The aura created by this rhetoric influenced the thinking of people around the world. In the United States, it fostered sky-is-the-limit expectations. It left a giddy impression that conservation of energy and other natural resources would not be necessary. It implanted in the minds of Americans the idea that technologists could craft solutions to seemingly insoluble problems. Indeed, some folks who called themselves “futurologists” offered assurances that if earth’s fossil fuels were used up, “extra-terrestrial substitutes” could be imported from unspecified locations in outer space.
Wanted: A New Perspective
There must be a profound change in attitudes and expectations. The ever-rising bill for imported oil is putting the dollar in peril and undermining the source of our economic strength. The one-auto-one-person culture is now an Achilles Heel of our economy. Your generation must abandon the illusion that cheap energy is an American birthright.
There were two Americas in the 1930s where energy was concerned. Roughly half of all Americans resided in metropolitan areas or in mid-sized cities where industrial activity was dominant. These folks had electricity and were served by railroads that provided first-rate service for passengers and industries. The other half lived in rural areas, small towns, and on farms, where few homes had access to electric power.
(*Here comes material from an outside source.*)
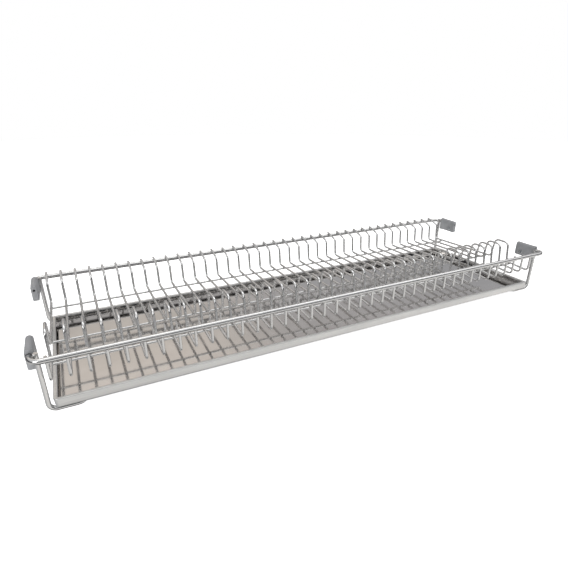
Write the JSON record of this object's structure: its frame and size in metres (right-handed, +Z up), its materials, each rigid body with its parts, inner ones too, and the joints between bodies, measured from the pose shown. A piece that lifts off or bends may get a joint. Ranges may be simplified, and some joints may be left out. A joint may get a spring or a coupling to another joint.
{
  "type": "dish drying rack",
  "caption": "Long stainless wire dish rack with upright humps that part the plates, end clips for fixing between panels and a sliding drip tray.",
  "frame": {"origin": "under the middle of the rack, at the lowest point of the two cradles", "axes": "+X along the rack to the right, +Y from the front rail to the back rail, +Z up"},
  "size_m": [0.863, 0.285, 0.0861],
  "materials": {
    "polished_wire": "electropolished stainless wire, bright",
    "tray_sheet": "brushed stainless sheet along the length, bright polished inside",
    "grey_plastic": "moulded mid grey plastic, satin",
    "screw_steel": "zinc plated steel"
  },
  "bodies": {
    "rack": {"front_rail": "polished_wire", "back_rail": "polished_wire", "plate_wire_00": "polished_wire", "plate_wire_01": "polished_wire", "plate_wire_02": "polished_wire", "plate_wire_03": "polished_wire", "plate_wire_04": "polished_wire", "plate_wire_05": "polished_wire", "plate_wire_06": "polished_wire", "plate_wire_07": "polished_wire", "plate_wire_08": "polished_wire", "plate_wire_09": "polished_wire", "plate_wire_10": "polished_wire", "plate_wire_11": "polished_wire", "plate_wire_12": "polished_wire", "plate_wire_13": "polished_wire", "plate_wire_14": "polished_wire", "plate_wire_15": "polished_wire", "plate_wire_16": "polished_wire", "plate_wire_17": "polished_wire", "plate_wire_18": "polished_wire", "plate_wire_19": "polished_wire", "plate_wire_20": "polished_wire", "plate_wire_21": "polished_wire", "plate_wire_22": "polished_wire", "plate_wire_23": "polished_wire", "plate_wire_24": "polished_wire", "plate_wire_25": "polished_wire", "plate_wire_26": "polished_wire", "plate_wire_27": "polished_wire", "plate_wire_28": "polished_wire", "plate_wire_29": "polished_wire", "plate_wire_30": "polished_wire", "plate_wire_31": "polished_wire", "plate_wire_32": "polished_wire", "plate_wire_33": "polished_wire", "plate_wire_34": "polished_wire", "plate_wire_35": "polished_wire", "plate_wire_36": "polished_wire", "plate_wire_37": "polished_wire", "plate_wire_38": "polished_wire", "front_tie_wire": "polished_wire", "middle_tie_wire": "polished_wire", "back_tie_wire": "polished_wire", "left_cradle": "polished_wire", "right_cradle": "polished_wire", "front_left_clip": "grey_plastic", "front_right_clip": "grey_plastic", "back_left_clip": "grey_plastic", "back_right_clip": "grey_plastic", "front_left_screw": "screw_steel", "front_right_screw": "screw_steel", "back_left_screw": "screw_steel", "back_right_screw": "screw_steel"},
    "tray": {"drip_tray": "tray_sheet"}
  },
  "joints": [
    {"name": "tray_slide", "type": "slide", "parent": "rack", "child": "tray", "axis": [0, -1, 0], "range_m": [0, 0.11]}
  ]
}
On my one trip to the Los Angeles area from Arizona, in 1937, with a football team, I rode on the fast Red Ball trains that connected that area’s flowering “garden cities,” before the auto industry conspired after the war to eliminate them. I was fascinated recently to observe that Utah is combating auto congestion and pollution by connecting its major cities with fast trains and building light-rail lines in some of its urban areas.
The one major sector of the economy that thrived during the Depression was the railway system. During the war it carried soldiers and the huge new war machines with remarkable dispatch. But, unlike our European neighbors, we unceremoniously discarded it in the 1950s when the Interstate Highway system was approved. Now, the end of cheap oil will turn the tables in favor of rail mobility and simultaneously bolster human health and save travelers billions of dollars each year.
As we begin to come to grips with the enormous, overarching energy-environmental problem, we need to heed the counsel of President Eisenhower, a military man who became a peace president. Ike excelled at ending wars other countries started. For example, as president he refused to use military force to rescue the French in Vietnam.
Eisenhower, in his much-admired farewell message, warned Americans to be wary of the growing military-industrial complex that would subsequently saddle the American people with the extravagant huge costs for an imperial presence in the world. Today our nation is spending more on military expenses than all the world’s other countries combined! It is instructive to listen to Ike’s advice about the use—and abuse—of military power.
“Every gun that is made, every warship launched, every rock fired,” the outgoing president warned in his farewell message of January, 1961, “signifies, in the final sense, a theft from those who hunger and are not fed, those who are cold and are not clothed. This world in arms is not spending money alone. It is spending the sweat of its laborers, the genius of its scientists, and the hopes of its children.”